El Primaleón es un libro de caballerías publicado en Salamanca en 1512. Es parte de esa tradición literaria tan popular en la España del Renacimiento, donde las historias de caballeros errantes, sus hazañas amorosas y sus aventuras fantásticas cautivaban a los lectores. El libro narra las hazañas de Primaleón, hijo de Palmerín de Oliva, y de su hermano Polendos. Primaleón representa al caballero perfecto, con virtudes heroicas y un amor noble. Polendos, en cambio, es el modelo del compañero leal, más humano y realista. Aparecen magos, islas encantadas, pruebas de honor y amores idealizados.
En las páginas de aquel libro aparecía un personaje temible: el gigante Patagón. Y la memoria de esas lecturas, viva en las noches de guardia y en las charlas de cubierta, se proyectó de golpe sobre aquel encuentro inesperado. Así nació el nombre. A los indígenas de San Julián los llamaron “patagones”, como si fueran los descendientes de aquel ser fabuloso.
Nadie lo escribió de manera explícita en sus derroteros, pero la tradición popular fijó el término, y de él brotó el nombre de toda una región del mundo: la Patagonia.

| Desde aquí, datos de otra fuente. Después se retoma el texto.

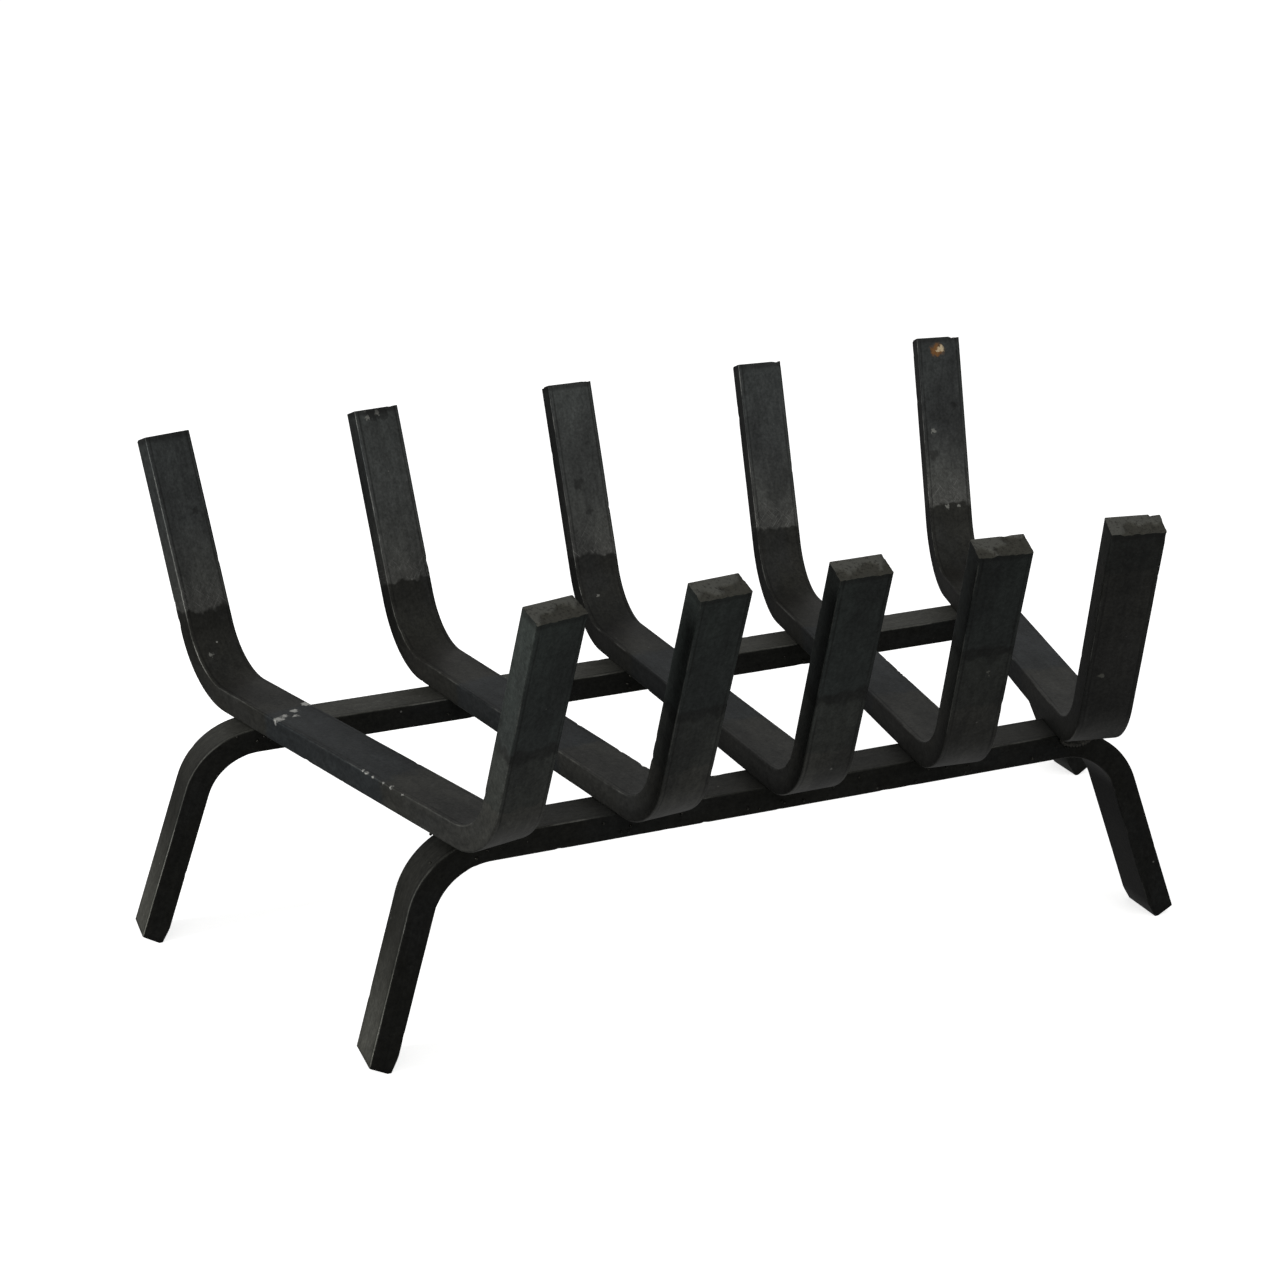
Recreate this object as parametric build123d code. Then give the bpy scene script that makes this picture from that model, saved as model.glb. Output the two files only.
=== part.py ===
"""Fireplace log rack: five bent flat bars welded across two bent leg rails.

Every bar and rail is cut from one stock, 1 by 1/2 inch hot-rolled flat bar, bent the easy way.
Frame: millimetres, +Z up, origin on the hearth under the middle of the rack. X runs along the
rails. -Y is the narrow side, with the short tines. +Y is the wide side, with the tall tines.
Each log bar lies in its own upright plane, and the bars fan out towards the wide side.
"""

import os
from math import atan, cos, degrees, radians, sin, tan

from build123d import *

# The stock
BAR_WIDTH = 25.4
BAR_THICKNESS = 12.7
MILL_RADIUS = 0.8  # the rounded corners that rolling leaves on the stock

# The two rails that carry the bars, bent down into legs at both ends
RAIL_TOP = 108.0  # height of the rails' top faces
RAIL_SPACING = 187.0  # from one rail's middle to the other's, along Y
RAIL_BEND_RADIUS = 30.0  # inside radius of a leg's bend
NARROW_RAIL_REACH = 177.4  # from the middle to the corner that the bend rounds off
WIDE_RAIL_REACH = 237.2
NARROW_RAIL_X = 6.5  # the rails aren't quite in line: the narrow one sits this far to +X
NARROW_LEG_SPLAY = 17.8  # degrees that a leg leans outward from upright
WIDE_LEG_SPLAY = 21.3

# The feet: the sheared leg end slopes a little, and its inner edge is ground off
FOOT_END_DROP = 2.0  # how much longer the leg is at the ridge than at its outer face
FOOT_RIDGE_INSET = 10.8  # from the leg's outer face to the ridge that stands on the hearth
FOOT_GRIND_LENGTH = 10.0  # how far the ground edge runs up the leg's inner face
FOOT_WEAR = 0.8  # the ridge is worn flat by this much

# The log bars, numbered along +X: where each one's middle crosses the rails, as welded by hand
NARROW_STATIONS = (-151.0, -69.0, 7.0, 86.0, 164.5)
WIDE_STATIONS = (-200.5, -96.5, 3.5, 106.5, 208.5)
SHORT_TINE_OVERHANG = 36.7  # from the narrow rail's middle to the bed's corner with the tine
SHORT_TINE_LENGTH = 127.3  # along the inner face, from that corner
SHORT_TINE_LEAN = 23.2  # degrees from upright, away from the logs
SHORT_TINE_BEND_RADIUS = 30.0
TALL_TINE_OVERHANG = 49.8
TALL_TINE_LENGTHS = (129.5, 129.5, 130.5, 129.5, 132.5)  # by hand, so they differ a little
TALL_TINE_LEAN = 18.1
TALL_TINE_BEND_RADIUS = 35.0

# The welds: short fillets under each bar, in the corner between it and a rail's side
WELD_LEG = 4.0
WELD_LENGTH = 20.0
WELD_CROWN = 0.7  # how far the middle of a bead bulges out of a flat fillet


def lean_vector(lean):
    """Unit vector of a tine or leg that leans by so many degrees from upright, as (out, up)."""
    return sin(radians(lean)), cos(radians(lean))


def reach_of_tine(overhang, length, lean):
    """How far a tine's outer top edge stands out from its rail's middle."""
    out, up = lean_vector(lean)
    return overhang + length * out + BAR_THICKNESS * up


def fan_angle(number):
    """Degrees that a log bar is turned from square to the rails, as its two stations set it."""
    return degrees(atan((WIDE_STATIONS[number] - NARROW_STATIONS[number]) / RAIL_SPACING))


def reach_in_y(number, overhang, length, lean):
    """How far along Y a tine's outermost top corner stands from its rail's middle."""
    turn = radians(fan_angle(number))
    return reach_of_tine(overhang, length, lean) * cos(turn) + BAR_WIDTH / 2 * abs(sin(turn))


# The origin is midway between the outermost corners of the two rows of tines
NUMBERS = range(len(NARROW_STATIONS))
SHORT_REACH = max(
    reach_in_y(n, SHORT_TINE_OVERHANG, SHORT_TINE_LENGTH, SHORT_TINE_LEAN) for n in NUMBERS
)
TALL_REACH = max(
    reach_in_y(n, TALL_TINE_OVERHANG, TALL_TINE_LENGTHS[n], TALL_TINE_LEAN) for n in NUMBERS
)
MIDDLE_Y = (SHORT_REACH - TALL_REACH) / 2
NARROW_RAIL_Y = MIDDLE_Y - RAIL_SPACING / 2
WIDE_RAIL_Y = MIDDLE_Y + RAIL_SPACING / 2


def centre_corner(lean):
    """How far outside the inner corner the stock's centre line turns, along the bed."""
    return BAR_THICKNESS / 2 * tan(radians(90 - lean) / 2)


def flat_bar(points, radii):
    """Flat bar bent along a path in the XZ plane, with its wide face square to that plane."""
    path = FilletPolyline(*[(x, 0, z) for x, z in points], radius=radii)
    start = Plane(origin=path @ 0, x_dir=(0, 1, 0), z_dir=path % 0)
    section = start * RectangleRounded(BAR_WIDTH, BAR_THICKNESS, MILL_RADIUS)
    return sweep(section, path=path)


def log_bar(number):
    """One log bar: short tine, flat bed, tall tine. It is drawn along +X from the narrow
    rail's middle at height 0, then turned and set on the rails."""
    run = RAIL_SPACING / cos(radians(fan_angle(number)))
    half = BAR_THICKNESS / 2
    out, up = lean_vector(SHORT_TINE_LEAN)
    near_corner = -SHORT_TINE_OVERHANG - centre_corner(SHORT_TINE_LEAN)
    inner_top = (-SHORT_TINE_OVERHANG - SHORT_TINE_LENGTH * out, BAR_THICKNESS + SHORT_TINE_LENGTH * up)
    near_tip = (inner_top[0] - half * up, inner_top[1] - half * out)
    out, up = lean_vector(TALL_TINE_LEAN)
    length = TALL_TINE_LENGTHS[number]
    far_corner = run + TALL_TINE_OVERHANG + centre_corner(TALL_TINE_LEAN)
    inner_top = (run + TALL_TINE_OVERHANG + length * out, BAR_THICKNESS + length * up)
    far_tip = (inner_top[0] + half * up, inner_top[1] - half * out)
    radii = (SHORT_TINE_BEND_RADIUS + half, TALL_TINE_BEND_RADIUS + half)
    bar = flat_bar([near_tip, (near_corner, half), (far_corner, half), far_tip], radii)
    place = Pos(NARROW_STATIONS[number], NARROW_RAIL_Y, RAIL_TOP)
    return place * Rot(0, 0, 90 - fan_angle(number)) * bar


def leg_rail(reach, splay, x, y):
    """A rail with its two legs: one bar bent down at both ends, its feet cut to the hearth."""
    out, up = lean_vector(splay)
    half = BAR_THICKNESS / 2
    ridge = (RAIL_TOP + FOOT_WEAR - FOOT_RIDGE_INSET * out) / up  # along the leg's outer face
    outer_end = ridge - FOOT_END_DROP
    corner = reach - half * tan(radians(90 - splay) / 2)
    spare = BAR_THICKNESS  # the path runs on past the foot, which is then cut to shape
    tip_x = reach + (ridge + spare) * out - half * up
    tip_z = -(ridge + spare) * up - half * out
    points = [(-tip_x, tip_z), (-corner, -half), (corner, -half), (tip_x, tip_z)]
    rail = flat_bar(points, RAIL_BEND_RADIUS + half)

    def on_leg(along, inward):
        """A point of the +X leg in the XZ plane, from its outer corner."""
        return reach + along * out - inward * up, -along * up - inward * out

    # The waste below the foot, as an outline in the leg's own plane, wide of the bar all round
    waste = [
        on_leg(outer_end - FOOT_END_DROP, -FOOT_RIDGE_INSET),
        on_leg(ridge, FOOT_RIDGE_INSET),
        on_leg(ridge - FOOT_GRIND_LENGTH, BAR_THICKNESS),
        on_leg(ridge - FOOT_GRIND_LENGTH, 2 * BAR_THICKNESS),
        on_leg(ridge + 2 * spare, 2 * BAR_THICKNESS),
        on_leg(ridge + 2 * spare, -FOOT_RIDGE_INSET),
    ]
    outline = make_face(Polyline(*[(x, 0, z) for x, z in waste], close=True))
    offcut = extrude(outline, amount=BAR_WIDTH, dir=(0, 1, 0), both=True)
    rail = rail - offcut - mirror(offcut, about=Plane.YZ)
    worn_away = Pos(0, 0, -RAIL_TOP) * Box(
        4 * reach, 2 * BAR_WIDTH, 2 * BAR_THICKNESS, align=(Align.CENTER, Align.CENTER, Align.MAX)
    )
    return Pos(x, y, RAIL_TOP) * (rail - worn_away)


def weld_bead(x, y, side):
    """One fillet under a bar at x, on the side of the rail at y that faces +Y or -Y."""
    face = y + side * BAR_WIDTH / 2
    crown = WELD_LEG / 2 + WELD_CROWN / 2**0.5
    corner = Polyline((0, -WELD_LEG), (0, 0), (WELD_LEG, 0))
    outline = make_face(corner + ThreePointArc(corner @ 1, (crown, -crown), corner @ 0))
    place = Plane(origin=(x, face, RAIL_TOP), x_dir=(0, side, 0), z_dir=(side, 0, 0))
    return extrude(place * outline, amount=WELD_LENGTH / 2, both=True)


def weld_pair(number, wide):
    """The two beads that hold one bar to one rail, as the two solids of one joint."""
    stations, y = (WIDE_STATIONS, WIDE_RAIL_Y) if wide else (NARROW_STATIONS, NARROW_RAIL_Y)
    slope = tan(radians(fan_angle(number)))
    beads = []
    for side in (-1, 1):
        x = stations[number] + side * slope * (BAR_WIDTH + WELD_LEG) / 2
        beads.append(weld_bead(x, y, side))
    return Compound(children=beads)


def build():
    """Every named piece of the rack."""
    pieces = {
        "narrow_leg_rail": leg_rail(NARROW_RAIL_REACH, NARROW_LEG_SPLAY, NARROW_RAIL_X, NARROW_RAIL_Y),
        "wide_leg_rail": leg_rail(WIDE_RAIL_REACH, WIDE_LEG_SPLAY, 0, WIDE_RAIL_Y),
    }
    for number in NUMBERS:
        pieces[f"log_bar_{number + 1}"] = log_bar(number)
        pieces[f"narrow_weld_{number + 1}"] = weld_pair(number, wide=False)
        pieces[f"wide_weld_{number + 1}"] = weld_pair(number, wide=True)
    return pieces


os.makedirs("parts", exist_ok=True)
for name, piece in build().items():
    export_step(piece, f"parts/{name}.step")
    box = piece.bounding_box()
    print(f"{name:16} {piece.volume / 1000:7.2f} cm3  "
          f"x {box.min.X:7.1f} {box.max.X:7.1f}  y {box.min.Y:7.1f} {box.max.Y:7.1f}  "
          f"z {box.min.Z:6.1f} {box.max.Z:6.1f}")
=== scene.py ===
# %% [markdown]
# # A fireplace log rack, forged from one size of flat bar
#
# This rack holds burning logs off the hearth. Five bars are bent up at both ends into tines, and
# they are welded across two rails whose ends are bent down into legs. The CAD model fixes every
# size. Here each bar gets the look of the real stock: black mill scale, sheared ends, rubbed
# edges, and the tone changes that heating and bending leave.
#
# The first cell loads the CAD model as a frame that never moves, and keeps its box.

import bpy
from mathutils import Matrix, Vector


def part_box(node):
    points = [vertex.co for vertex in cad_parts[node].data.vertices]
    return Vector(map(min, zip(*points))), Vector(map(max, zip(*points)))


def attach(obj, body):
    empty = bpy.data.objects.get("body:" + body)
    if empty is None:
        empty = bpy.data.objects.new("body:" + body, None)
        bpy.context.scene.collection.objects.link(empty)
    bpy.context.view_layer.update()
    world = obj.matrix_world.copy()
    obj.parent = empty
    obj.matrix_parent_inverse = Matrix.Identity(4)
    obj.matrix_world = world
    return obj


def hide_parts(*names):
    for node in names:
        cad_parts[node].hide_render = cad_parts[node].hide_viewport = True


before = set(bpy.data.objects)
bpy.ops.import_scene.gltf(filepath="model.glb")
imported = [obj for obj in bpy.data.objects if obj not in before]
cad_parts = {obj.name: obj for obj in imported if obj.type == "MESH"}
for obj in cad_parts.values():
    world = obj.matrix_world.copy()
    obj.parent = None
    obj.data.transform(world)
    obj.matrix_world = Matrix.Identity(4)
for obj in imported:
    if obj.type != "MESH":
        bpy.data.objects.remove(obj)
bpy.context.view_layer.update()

# %% [markdown]
# Blender works in metres and a metalworker in millimetres, so one factor turns one into the
# other. The stock's size and the places of the bars are read from the frame. Each weld sits
# where a bar crosses a rail, so the middles of the welds are the stations of the bars.

# %% Read the stock and the stations from the frame
import random
from bisect import bisect
from math import atan2, ceil, cos, pi, radians, sin, tan

import bmesh
import bpy
from mathutils import Matrix, Vector, noise

MM = 0.001
NUMBERS = range(1, 6)


def middle(node):
    """The middle of a CAD node's box."""
    low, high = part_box(node)
    return (low + high) / 2


rail_low, rail_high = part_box("wide_leg_rail")
RAIL_TOP = rail_high.z
WIDTH = rail_high.y - rail_low.y
THICK = WIDTH / 2  # the stock is flat bar, twice as wide as it is thick
MILL_RADIUS = 0.8 * MM  # the corners that rolling leaves on the stock
STATIONS = {n: (middle(f"narrow_weld_{n}").xy, middle(f"wide_weld_{n}").xy) for n in NUMBERS}
print(f"stock {WIDTH / MM:.1f} x {THICK / MM:.2f} mm, rail tops at {RAIL_TOP / MM:.1f} mm")

# %% [markdown]
# Every bar and rail starts as a straight length of stock. It could be a cube with loop cuts,
# but an end face drawn out step by step lets the rings of edges fall exactly where the bends
# start and stop. So a grid makes the sheared end, its rim is extruded from ring to ring, and
# a copy of the grid closes the far end. The four long corners are then rounded by a bevel.

# %% Straight stock
CELLS_ACROSS, CELLS_DEEP = 24, 12
LONGEST_STEP = 2.0 * MM
RINGS_PER_BEND = 24


def ring_places(stations, bends):
    """Where along X the rings fall. stations are the ends of the straight runs and bends, in
    order, and bends says which of the stretches between them are bends."""
    places = [stations[0]]
    for number, (start, stop) in enumerate(zip(stations, stations[1:])):
        rings = RINGS_PER_BEND if number in bends else ceil((stop - start) / LONGEST_STEP)
        places += [start + (stop - start) * ring / rings for ring in range(1, rings + 1)]
    return places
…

Con el tiempo, se ha llegado a la conclusión de que las singulares características físicas de los habitantes de aquellas tierras frías se debían a una dieta rica en proteínas y grasas, y a una vida activa y adaptada a un clima duro. Los pueblos que hoy se engloban bajo el complejo nombre de tehuelches vivían una existencia nómada, alimentándose de carne de guanaco, ñandú y grasa animal que les permitía soportar las bajas temperaturas.
Aunque hoy no los consideraríamos gigantescos, en aquella época los europeos apenas alcanzaban el metro sesenta de estatura, mientras que muchos de ellos superaban el metro ochenta y cinco. Para el ojo español, acostumbrado a la fantasía caballeresca, aquellos hombres eran titanes.
La clasificación de las etnias patagónicas siempre ha sido difícil. Muchos pueblos desaparecieron, otros migraron constantemente y algunos fueron absorbidos por los mapuches (o araucanos), que irrumpieron desde el oeste, provocando profundas transculturaciones. La posterior Conquista del Desierto, ya en el siglo XIX, casi extinguió a estas comunidades. Hoy quedan pocos descendientes, y ni siquiera los investigadores coinciden en cómo nombrarlos.
En todo caso, los españoles no lograron conquistar ni dominar a los patagones. No hubo batallas épicas, sino fracasos persistentes para someter o controlar a un pueblo libre, móvil y autosuficiente. El problema fundamental fue que los españoles buscaban vasallaje y obediencia, mientras que los tehuelche no reconocían más autoridad que la de su propia comunidad.

Tampoco fue posible consolidar asentamientos permanentes, pese a los intentos. El más célebre fue el de Sarmiento de Gamboa en el siglo XVI. Convenció al rey Felipe II de que era necesario asegurar el Estrecho ante posibles piratas, y el Consejo de Indias aprobó la empresa.
Llegaron unos 530 colonos en 1584. Fundaron “Purificación de Nuestra Señora”, luego “Nombre de Jesús” cerca del cabo Vírgenes, el último «Rey don Felipe» en las proximidades de la actual Punta Arenas. Se nombraron autoridades, se sembró, se rezó. Pero la tierra era ingrata: solo el mar daba peces y moluscos. El frío y el hambre comenzaron a diezmar al grupo. Cuando quedaban 340, Sarmiento partió a buscar socorro, pero la fatalidad hizo que nunca pudiera regresar.
El último de los asentamientos, el «Rey don Felipe» sufrió el drama del hambre, el abandono y la desolación. Fue descubierto por corsarios ingleses que se llevaron todo lo que les fue útil y solo a uno de los supervivientes: Tomé Hernández, quien pudo al fin contar todo lo ocurrido. Dejaron tras ellos un patético nombre, producto de la cínica sonrisa de los perros del mar: «Puerto Hambre», un nombre que aún perdura.
Allí, en aquel confín del mundo, quedó el testimonio de una lucha más grande que cualquier batalla: la del hombre contra el viento, contra el hielo y contra los sueños demasiado grandes para una última y desoladora orilla.